Da novembre ad aprile, a Gioia Tauro, si raccolgono gli agrumi. E da novembre ad aprile, ogni anno nella Piana, si riversano, in condizioni di estremo disagio, i braccianti stranieri. Dei quali, in questa stagione agrumicola, sette su dieci hanno lavorato senza un contratto di lavoro o con uno fittizio che non ne garantisce i diritti (nemmeno fittiziamente), in condizioni abitative e di inclusione sociale indegne, precarie e degradanti.

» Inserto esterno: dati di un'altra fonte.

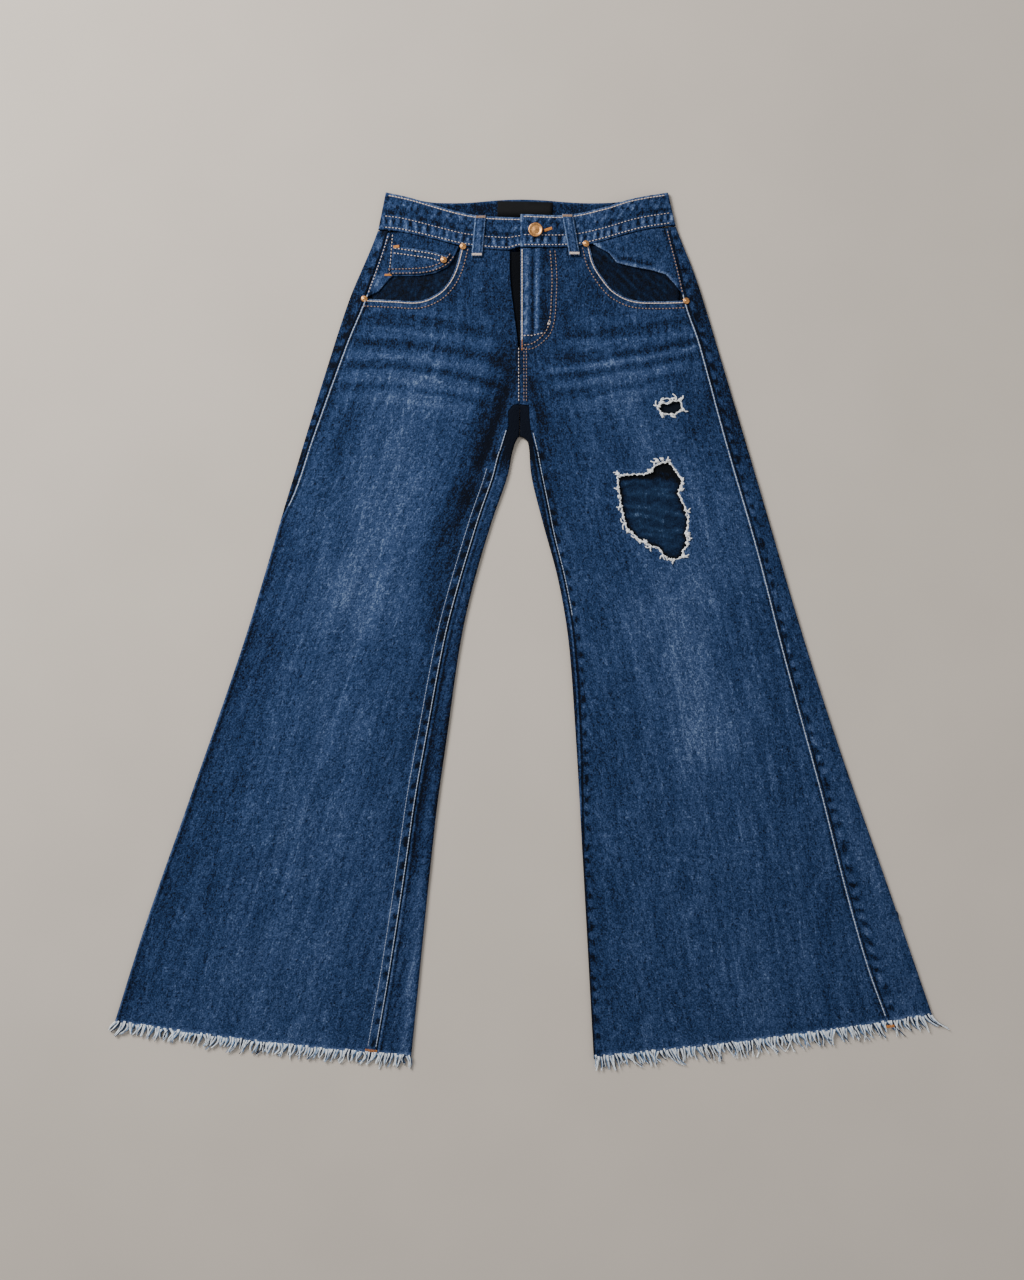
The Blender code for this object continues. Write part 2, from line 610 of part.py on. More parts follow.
# Fastenings
def turned(name, profile, steps, place, look, collection):
    """A turned solid from a profile of (radius, height), outer side first."""
    bm = bmesh.new()
    verts = [bm.verts.new((radius, 0.0, height)) for radius, height in profile]
    for first, second in zip(verts, verts[1:]):
        bm.edges.new((first, second))
    made = finish(name, bm, look, collection)
    screw = made.modifiers.new("Turn", "SCREW")
    screw.steps = steps
    screw.render_steps = steps
    screw.use_merge_vertices = True
    screw.merge_threshold = 0.00001
    made.location = place
    return made


def rivet(name, place, collection):
    radius = RIVET_RADIUS
    profile = [(0.0, 0.0016), (radius * 0.38, 0.0014), (radius * 0.55, 0.0008), (radius * 0.85, 0.0008),
               (radius, 0.0), (0.0, 0.0)]
    return turned(f"rivet_{name}", profile, 12, place, COPPER, collection)


def button(place, collection):
    radius = BUTTON_RADIUS
    profile = [(0.0, 0.0036), (radius * 0.55, 0.0034), (radius * 0.72, 0.0030), (radius * 0.86, 0.0038),
               (radius * 0.97, 0.0034), (radius, 0.0024), (radius * 0.90, 0.0012), (radius * 0.42, 0.0010),
               (radius * 0.36, 0.0), (0.0, 0.0)]
    return turned("button", profile, 20, place, COPPER, collection)


# Frayed hems
def hem_line(side, level):
    """Ends and bow of the hem on one layer, inside the folded edges."""
    outer, inner, bow = leg_rows(side)[-1]
    inset = (inner - outer).normalized() * (0.0035 if level == "front" else 0.0045)
    return outer + inset, inner - inset, bow


def fringe(level, side, collection):
    """A narrow strip parted from the hem, with its strands drawn out of it."""
    rng = random.Random(f"{level} {side}")
    start, end, bow = hem_line(side, level)
    away = Vector(((end - start).y, -(end - start).x)).normalized()
    if away.y > 0:
        away.negate()
    cells = 2 * STRANDS + 1
    root = ROOT_HEIGHT[level]
    bm = bmesh.new()
    bmesh.ops.create_grid(bm, x_segments=cells, y_segments=1, size=0.5)
    bm.verts.ensure_lookup_table()
    for index, vert in enumerate(bm.verts):
        share = (index % (cells + 1)) / cells
        flat = start.lerp(end, share) + away * (2 * HALF_SEAM + STRIP_WIDTH * (index // (cells + 1)))
        flat.y -= bow * 4.0 * share * (1.0 - share)
        vert.co = (flat.x, flat.y, root)
    bmesh.ops.recalc_face_normals(bm, faces=bm.faces)
    bmesh.ops.solidify(bm, geom=bm.faces[:], thickness=LINING)
    low = min(vert.co.z for vert in bm.verts)
    high = max(vert.co.z for vert in bm.verts)
    bmesh.ops.translate(bm, verts=bm.verts, vec=(0.0, 0.0, root - (low + high) / 2))
    bm.normal_update()
    along = (end - start).normalized()
    outer_faces = [face for face in bm.faces if face.normal.xy.dot(away) > 0.7]
    outer_faces.sort(key=lambda face: face.calc_center_median().xy.dot(along))
    for index, face in enumerate(outer_faces[1::2]):
        splay = -SPLAY * (1.0 - smooth(0.0, SPLAY_REACH, index / STRANDS))
        grow_strand(bm, face, away, along, splay, level, side, rng)
    return finish(f"fringe_{level}_{side}", bm, THREAD_PALE, collection)


def grow_strand(bm, face, away, along, splay, level, side, rng):
    """Draws one tapering strand out of a face of the strip."""
    length = FRINGE_LENGTH[side] * rng.uniform(0.62, 1.0)
    lean = (rng.uniform(-0.35, 0.35) + splay) * length
    base = face.calc_center_median()
    root = ROOT_HEIGHT[level]
    for share, width, fall in zip((0.5, 1.0), (0.55, 0.0), STRAND_FALL[level]):
        grown = bmesh.ops.extrude_discrete_faces(bm, faces=[face])
        face = grown["faces"][0]
        flat = base.xy + away * length * share + along * lean * share * share
        middle = Vector((flat.x, flat.y, root - fall))
        corners = list(face.verts)
        centre = face.calc_center_median()
        if width == 0.0:
            bmesh.ops.pointmerge(bm, verts=corners, merge_co=middle)
            return
        for vert in corners:
            vert.co = middle + (vert.co - centre) * width


def clear_scene():
    for item in list(bpy.data.objects):
        bpy.data.objects.remove(item)


def new_collection(name):
    made = bpy.data.collections.new(name)
    bpy.context.scene.collection.children.link(made)
    return made


def cut_rips(panel, cutters):
    """Cuts the two rips through the left thigh."""
    for name, outline in (("large_rip", LARGE_RIP), ("small_rip", SMALL_RIP)):
        plate = flat_plate(name, outline, CUTTER_BOTTOM, CUTTER_DEPTH, DENIM, cutters)
        cutter = as_mesh(plate, cutters)
        cutter.hide_render = True
        cutter.display_type = "WIRE"
        cut = panel.modifiers.new(name, "BOOLEAN")
        cut.operation = "DIFFERENCE"
        cut.solver = "EXACT"
        cut.object = cutter


def pockets_and_fly(parts):
    seam_right = [(curve_value(OUTER_RIGHT, y) + curve_value(OUTSEAM_RIGHT, y) + 3 * HALF_SEAM, y)
                  for y in (0.3970, 0.4130, 0.4300, 0.4450, 0.4600, 0.4730)]
    seam_left = [(curve_value(OUTER_LEFT, y) - curve_value(OUTSEAM_LEFT, y) - 3 * HALF_SEAM, y)
                 for y in (0.3960, 0.4130, 0.4300, 0.4450, 0.4600, 0.4785)]
    top_right = [(x, edge_height(BAND_LOW_RIGHT, x) - 2 * HALF_SEAM) for x in (-0.146, -0.122, -0.099)]
    top_left = [(x, edge_height(BAND_LOW_LEFT, x) - 2 * HALF_SEAM) for x in (0.155, 0.137, 0.115, 0.095)]
    laid("pocket_facing_right", FACING_RIGHT + seam_right + top_right, front_height, 0.0, CLOTH, DENIM, parts)
    laid("pocket_facing_left", FACING_LEFT + seam_left + top_left, front_height, 0.0, CLOTH, DENIM, parts)
    laid("pocket_bag_right", BAG_RIGHT, front_height, UNDER_LAYER, LINING, DARK_DENIM, parts)
    laid("pocket_bag_left", BAG_LEFT, front_height, UNDER_LAYER, LINING, DARK_DENIM, parts)
    laid("coin_pocket", COIN_POCKET, front_height, OVER_LAYER, LINING, DENIM, parts)
    laid("fly_facing", FLY_FACING, front_height, 0.0, CLOTH, DENIM, parts)
    laid("fly_shield", FLY_SHIELD, front_height, UNDER_LAYER, LINING, DARK_DENIM, parts)
    laid("rip_patch", PATCH, front_height, UNDER_LAYER, LINING, DARK_DENIM, parts)
    laid("label", LABEL, back_band_height, BAND / 2 + GAP + LABEL_WALL / 2, LABEL_WALL, LABEL_BLACK, parts)


def fastenings(parts):
    for name, (x, y) in RIVETS.items():
        if name == "coin":
            seat = front_height(x, y) + OVER_LAYER + LINING / 2
        elif name == "left_inner":
            seat = left_band_height(x, y) + BAND / 2
        elif name == "right_inner":
            seat = right_band_height(x, y) + BAND / 2
        else:
            seat = front_height(x, y) + CLOTH / 2
        rivet(name, (x, y, seat + 1.5 * GAP), parts)
    x, y = BUTTON_PLACE
    button((x, y, left_band_height(x, y) + BAND / 2 + 1.5 * GAP), parts)


def build():
    clear_scene()
    parts = new_collection(OBJECT_NAME)
    cutters = new_collection("cutters")
    cutters.hide_render = True
    front_panel("right", front_height, parts)
    cut_rips(front_panel("left", left_front_height, parts), cutters)
    for side in ("right", "left"):
        back_panel(side, parts)
        yoke(side, parts)
        flat_plate(f"back_pocket_{side}", pocket_outline(*BACK_POCKETS[side]), 0.0, CLOTH, DENIM, parts)
    front_band("right", right_band_height, 15, parts)
    front_band("left", left_band_height, 14, parts)
    back_band(26, parts)
    front_loop("right", right_band_height, parts)
    front_loop("left", left_band_height, parts)
    for name, spot in BACK_LOOPS.items():
        flat_plate(f"belt_loop_back_{name}", box_outline(*spot), 0.0, CLOTH, DENIM, parts)
    pockets_and_fly(parts)
    fastenings(parts)
    for side in ("right", "left"):
        for level in ("front", "back"):
            fringe(level, side, parts)


build()
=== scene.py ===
import json
import math
import random

import bmesh
import bpy
import numpy as np
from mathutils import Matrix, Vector

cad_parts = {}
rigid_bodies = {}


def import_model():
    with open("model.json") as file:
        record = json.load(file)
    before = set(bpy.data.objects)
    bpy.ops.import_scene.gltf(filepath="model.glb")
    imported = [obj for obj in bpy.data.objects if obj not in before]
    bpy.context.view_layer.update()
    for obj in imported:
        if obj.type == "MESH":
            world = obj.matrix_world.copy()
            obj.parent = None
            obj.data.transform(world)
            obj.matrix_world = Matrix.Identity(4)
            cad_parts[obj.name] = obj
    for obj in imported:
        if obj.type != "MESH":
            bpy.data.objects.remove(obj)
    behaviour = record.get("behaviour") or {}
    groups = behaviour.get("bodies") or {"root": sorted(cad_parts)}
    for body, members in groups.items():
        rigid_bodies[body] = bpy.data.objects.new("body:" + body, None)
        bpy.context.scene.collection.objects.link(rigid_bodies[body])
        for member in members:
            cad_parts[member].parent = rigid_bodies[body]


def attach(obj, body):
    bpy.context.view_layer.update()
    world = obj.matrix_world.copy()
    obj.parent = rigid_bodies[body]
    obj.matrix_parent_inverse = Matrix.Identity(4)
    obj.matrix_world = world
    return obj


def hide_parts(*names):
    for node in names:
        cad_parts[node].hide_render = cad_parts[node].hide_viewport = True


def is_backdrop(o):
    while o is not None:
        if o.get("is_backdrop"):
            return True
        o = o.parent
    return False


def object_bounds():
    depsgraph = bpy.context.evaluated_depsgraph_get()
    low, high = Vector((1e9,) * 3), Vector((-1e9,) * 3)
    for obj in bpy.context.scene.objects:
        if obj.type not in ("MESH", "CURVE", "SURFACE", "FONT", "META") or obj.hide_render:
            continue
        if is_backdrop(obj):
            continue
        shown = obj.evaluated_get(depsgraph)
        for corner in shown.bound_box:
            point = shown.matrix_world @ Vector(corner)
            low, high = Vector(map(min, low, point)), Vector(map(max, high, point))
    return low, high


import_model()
for item in list(bpy.data.objects):
    if item.name in ("Cube", "Light", "Camera"):
        bpy.data.objects.remove(item)
cadLow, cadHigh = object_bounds()
print("stage: frame loaded")

# Sizes in metres. Right and left are the wearer's, so the right leg lies on the -X side.
cloth = {"denim": 0.0012, "band": 0.0020, "lining": 0.0010, "gap": 0.0003, "layerGap": 0.0006,
         "topLayer": 0.0040, "mouthRise": 0.0060, "halfSeam": 0.00025, "bandSeam": 0.0005,
         "centre": -0.0045, "flyEdge": -0.0035, "hemBow": 0.004, "edgeStep": 0.0012, "seamsAbove": 0.0024,
         "holesAbove": 0.0025, "secondRow": 0.0118, "mouthHalf": 0.168, "padFlat": 0.024, "padSlope": 0.020,
         "topRun": 0.004, "endSteps": 6}
cloth["under"] = -(cloth["denim"] / 2 + cloth["layerGap"] + cloth["lining"] / 2)
cloth["over"] = -cloth["under"]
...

Ciononostante è sulle loro spalle che si regge gran parte del comparto agricolo della Piana.

 

“La presenza dei migranti - dichiara il sindaco di San Ferdinando, Andrea Tripodi, in una nota stampa riportata nel dossier I dannati della terra, redatto da Medu - non scende fatalisticamente dal cielo ma è funzionale alla sopravvivenza di un’agricoltura perennemente in crisi, aggredita dalla predazione mafiosa e caratterizzata dalla polverizzazione della proprietà”.

 

Pur rappresentando il carburante per l’economia locale, dunque, le condizioni lavorative sono di grave sfruttamento, divenuto una normalità. Le pratiche illecite sono rimaste invariate negli anni: mancata applicazione del contratto, lavoro a cottimo, salario inferiore a quanto previsto dal contratto nazionale del lavoro, paghe non corrisposte, contributi non versati, lunghi orari di lavoro e mancata corresponsione degli straordinari.

 

Diritti sospesi, difficilmente esigibili dai braccianti stranieri - che diventano facilmente ricattabili - per il loro precario status giuridico, che aumenta l’accettazione pressoché incondizionata di condizioni di lavoro inique e fondate sulla necessità e il bisogno. Incertezza e vulnerabilità che obnubilano la netta distinzione tra pretese e diritti. Come quello – inalienabile - alla salute, spesso non goduto per la scarsa comprensione del sistema sanitario italiano: solo una minoranza dei pazienti vistati da Medu conosceva l’utilità della tessera sanitaria, l’esistenza di un medico di base e la possibilità di ottenere un’esenzione per reddito o per patologia.

 

Sono tutti giovani i raccoglitori di agrumi; per lo più africani e in Italia da poco meno di tre anni, con una conoscenza della lingua italiana insufficiente per non aver intrapreso alcun corso di italiano, nonostante, in alcuni casi, abbiano completato il percorso nei centri di accoglienza.

 

Sintomo evidente di un’inadeguata (se non inesistente) integrazione, causa carenza di politiche in tal senso. E anche nel senso di una “pianificazione di medio-lungo termine dell’accoglienza per i lavoratori migranti stagionali, anche per quelli che - in numero sempre maggiore - passano qui gran parte dell’anno”, si legge nel Rapporto sulle condizioni di vita e di lavoro dei braccianti stranieri nella Piana di Gioia Tauro. L’unico sforzo in questa direzione è stato l’allestimento dell’ennesima tendopoli ufficiale, salutata dalle istituzioni come “un argine al degrado che ha concretamente avviato un processo nuovo di accoglienza e inclusione”.

 

Una soluzione che non solo non è risolutiva - perché non risponde né numericamente né per i servizi predisposti, alle necessità delle migliaia di lavoratori stagionali - ma persino molto costosa: per un anno di gestione, il costo supererebbe di molto il milione di euro. Per quelle tende bianche e blu nelle quali i braccianti stranieri continueranno a sognare un tetto che si possa definire tale.